Enjoy the countryside and respect its life and work with courtesy, care and consideration for others and for the land.

  • Leave only hoofprints and guard against fire
  • Help others to see you: wear hi-viz aids, even off-road
  • Keep dogs under close control. This usually means on a short lead which is not possible from horseback so it may be best to leave dogs at home
  • Observe byelaws where displayed at the entrance to a site
  • Take the BHS Ride Safe training if you ride on roads.

Care for the land

  • Keep to the bridleway or byway unless on land with designated open access for horses. Check the Ordnance Survey map if there is doubt.
  • Do not jump fences, hedges or walls – you may cause damage
  • Horses’ hooves can damage surfaces after wet weather.

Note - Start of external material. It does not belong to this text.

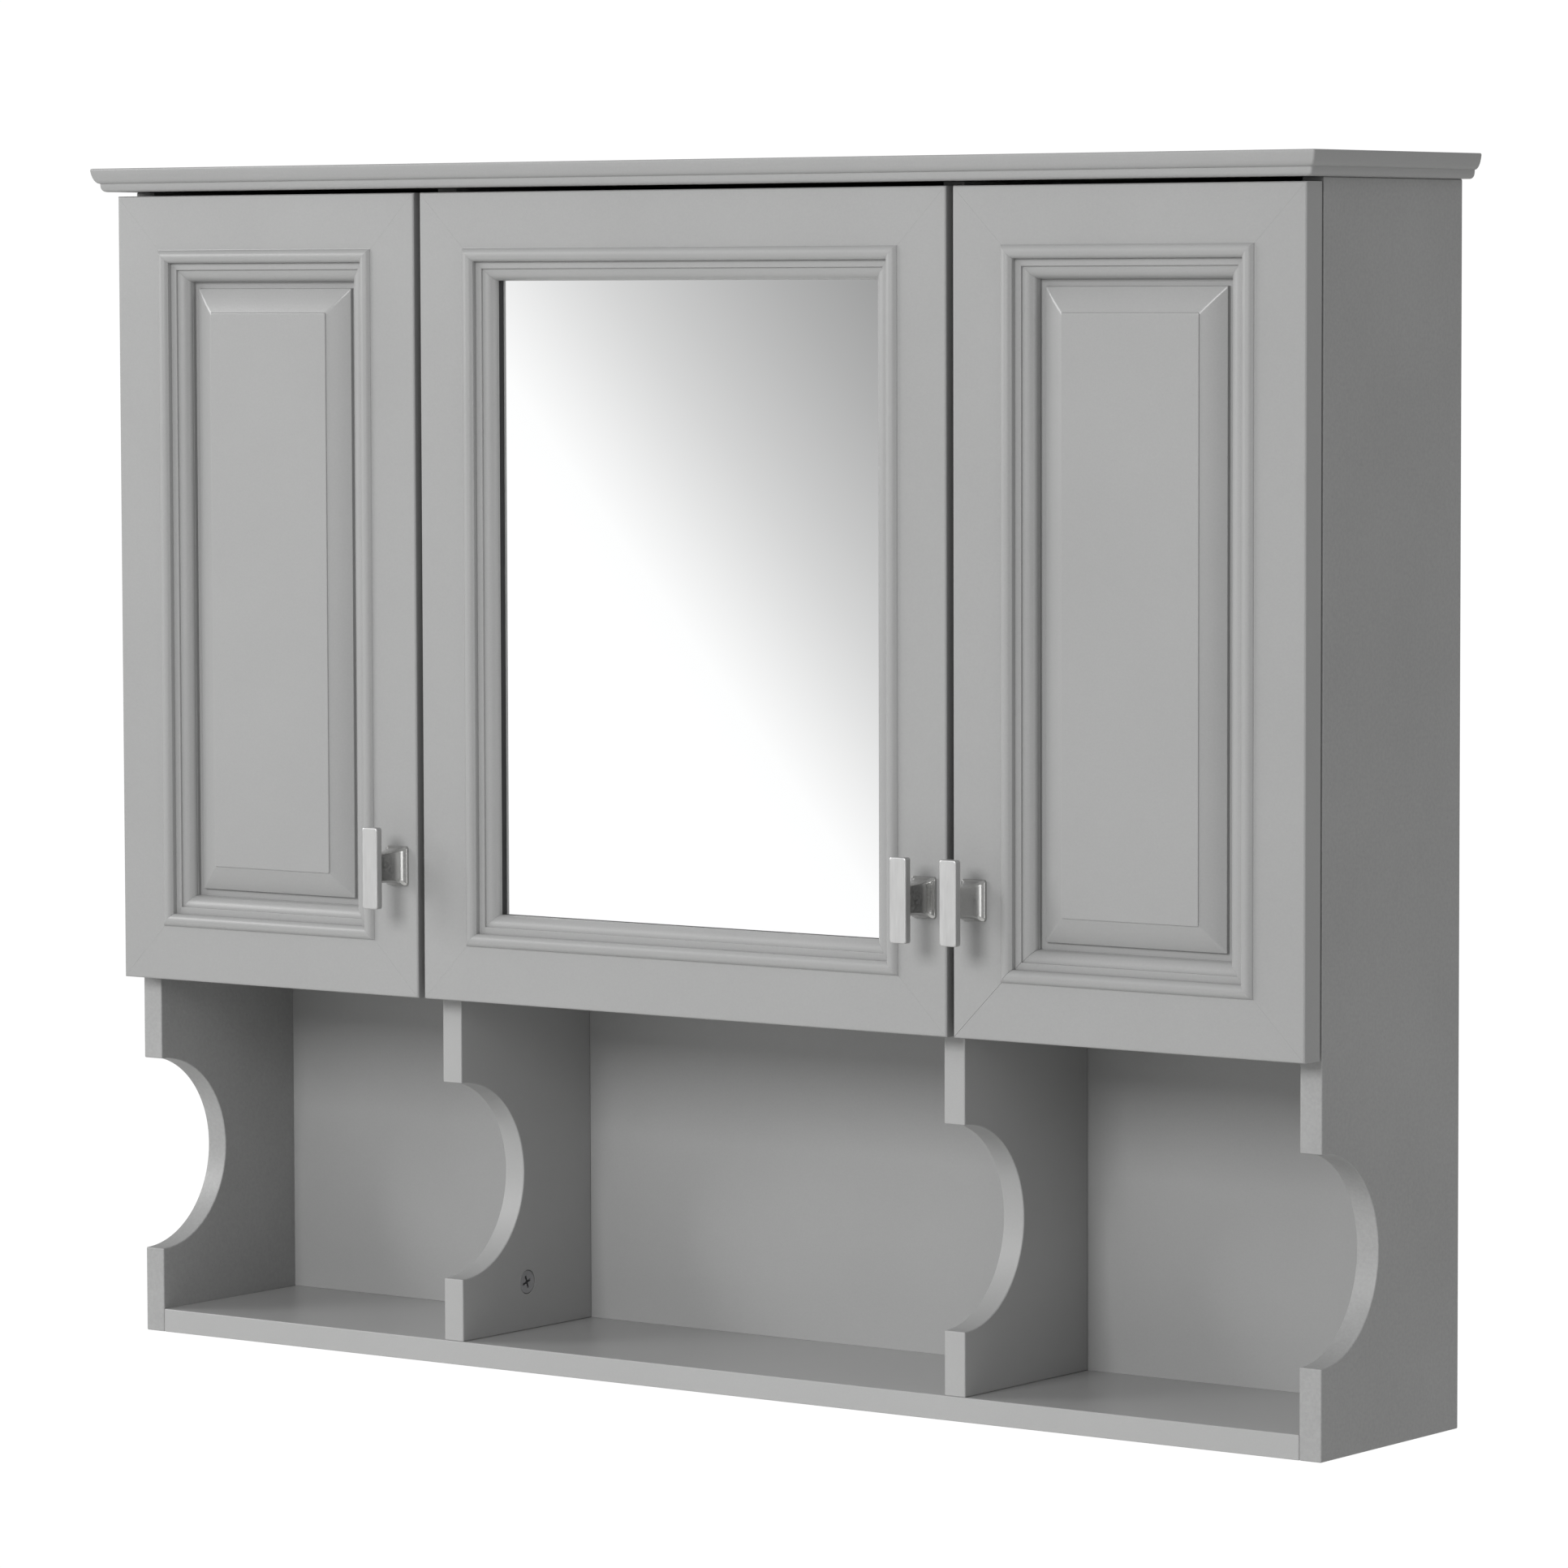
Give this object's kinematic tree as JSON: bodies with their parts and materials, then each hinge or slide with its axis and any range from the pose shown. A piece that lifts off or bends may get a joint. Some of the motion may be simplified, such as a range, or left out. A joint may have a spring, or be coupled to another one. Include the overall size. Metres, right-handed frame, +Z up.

Avoid routes where this happens if possibleAvoid areas with heritage or conservation value which may be very fragile

Courtesy to other users

  • Pass others at walk and slow down well before your reach them, they may be frightened of horses or uncertain how to act
  • Be able to stop in the distance that you can see ahead
  • Acknowledge courtesy shown by other users
  • Adopt ‘Share the Trail’: each encounter with another user is a chance to build cooperation – a smile and a short chat can work wonders!
  • Encourage cyclists to call out when approaching horses. Many cyclists are unsure what to do around horses.

Consideration for farmer

  • Ride slowly past all livestock
  • Leave gates as you find them
  • Do not ride on crops or cultivated land (except on public rights of way), including stubble (which may be sown with a new crop) and young grass
  • Keep to walk if faster paces may damage the ground.